Termos Financeiros
Navigating the world of finance can feel like learning a new language. A solid understanding of key financial terms is crucial, whether you're managing your personal finances, investing, or running a business. Here's a breakdown of some essential terms:
Assets and Liabilities
Assets are resources owned or controlled by an individual or entity that have future economic value. They can be tangible (like cash, real estate, or equipment) or intangible (like patents, trademarks, or goodwill). Think of assets as what you own.
Liabilities are obligations or debts owed to others. These represent claims against an individual or entity's assets. Examples include loans, accounts payable, and mortgages. Liabilities represent what you owe.
Equity
Equity (also called net worth or owner's equity) is the residual value of assets after deducting liabilities. In simple terms: Assets - Liabilities = Equity. For a company, equity represents the owners' stake in the business. For an individual, it represents their net worth.
Income and Expenses
Income represents revenue earned from various sources, such as wages, salaries, investments, or sales of goods and services. It's the money flowing in.

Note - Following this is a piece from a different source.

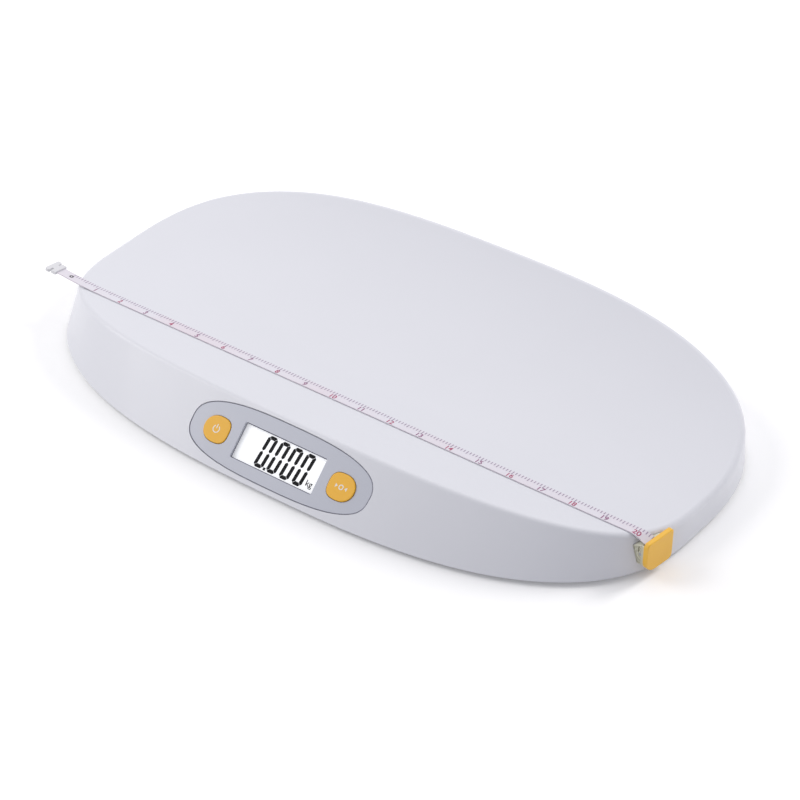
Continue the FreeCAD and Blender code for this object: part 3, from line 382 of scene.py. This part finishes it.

Expenses are costs incurred in generating income or operating a business. They include rent, utilities, salaries, and the cost of goods sold. Expenses represent the money flowing out.
Cash Flow
Cash flow refers to the movement of cash both into (inflows) and out of (outflows) a business or individual's accounts over a specific period. Positive cash flow indicates that more cash is coming in than going out, while negative cash flow means the opposite. Managing cash flow is critical for financial stability.
Interest Rate
The interest rate is the cost of borrowing money, typically expressed as an annual percentage. It's the price lenders charge for the use of their money. Interest rates influence borrowing costs for mortgages, car loans, credit cards, and business loans.
Principal
The principal is the original amount of a loan or investment, before any interest is added. When you borrow money, the principal is the initial sum you receive. When you invest, the principal is the amount you initially put in.
Depreciation
Depreciation is the accounting method used to allocate the cost of a tangible asset over its useful life. It recognizes that assets like equipment and buildings lose value over time due to wear and tear, obsolescence, or other factors. Depreciation is an expense that reflects this decline in value.
Amortization
Amortization is similar to depreciation but applies to intangible assets (like patents or copyrights) and the process of paying off a loan over time through regular payments. Each loan payment covers a portion of the principal and interest. The amortization schedule shows how much of each payment goes towards each.
Return on Investment (ROI)
Return on Investment (ROI) is a performance metric used to evaluate the efficiency of an investment. It measures the profit or loss generated relative to the amount invested. A higher ROI indicates a more profitable investment. It is typically expressed as a percentage.
Diversification
Diversification is a risk management technique that involves spreading investments across a variety of asset classes, industries, and geographic regions. The goal is to reduce the overall risk of a portfolio by minimizing the impact of any single investment's poor performance. "Don't put all your eggs in one basket" is the core principle.
Understanding these financial terms is a vital step towards achieving financial literacy and making informed decisions about your money. Further research and professional advice are always recommended for complex financial situations.